Free Food Equals More Shabbat on Campus


The Shabbat for 2000 program provides University of Pennsylvania students with the supplies they need to host Friday night dinners.

If there is one certainty in college campus life, it’s that where there is free food, students will follow.

That explains why volunteers and employees of the Jewish Heritage Programs had 500 pounds of potatoes, 250 bags of salad, 200 chickens and 175 challah loaves ready to give away Friday at the Lubavitch House at the University of Pennsylvania.

The Shabbat for 2000 program happens once a semester and provides Penn students with the supplies they need to host Friday night dinners.

Students can host events for just a few roommates or for three tables of 20. They just tell organizers with Jewish Heritage Programs, a group affiliated with the Lubavitch House, how many guests and then receive the right amount of — or a little more than enough — food. (In addition to the food, students also receive soda, candles and prayer books.)
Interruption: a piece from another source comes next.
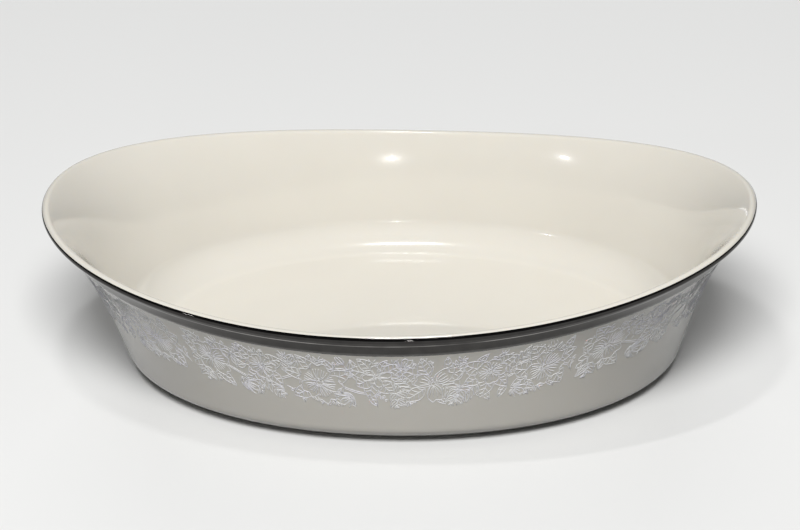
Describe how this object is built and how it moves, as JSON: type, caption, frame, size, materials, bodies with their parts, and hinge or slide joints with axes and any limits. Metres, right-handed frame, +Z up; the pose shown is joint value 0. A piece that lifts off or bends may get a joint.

“It’s just a really great opportunity to get a lot of students involved and to give students the opportunity to celebrate Shabbat together who might otherwise not be celebrating Shabbat on their own,” said Ilana Emmett, project manager of the heritage program.

Rachel Waxman, a recent college graduate now in a fellowship with the heritage program, said the take-home Shabbat dinners offer alternatives to meals at organizations like Hillel or even Lubavitch House itself.

“They get to have their own friends over,” Waxman said. “There’s none of that awkwardness like the free dinners where you don’t know anyone. I think that’s something that makes a lot of college students uncomfortable.”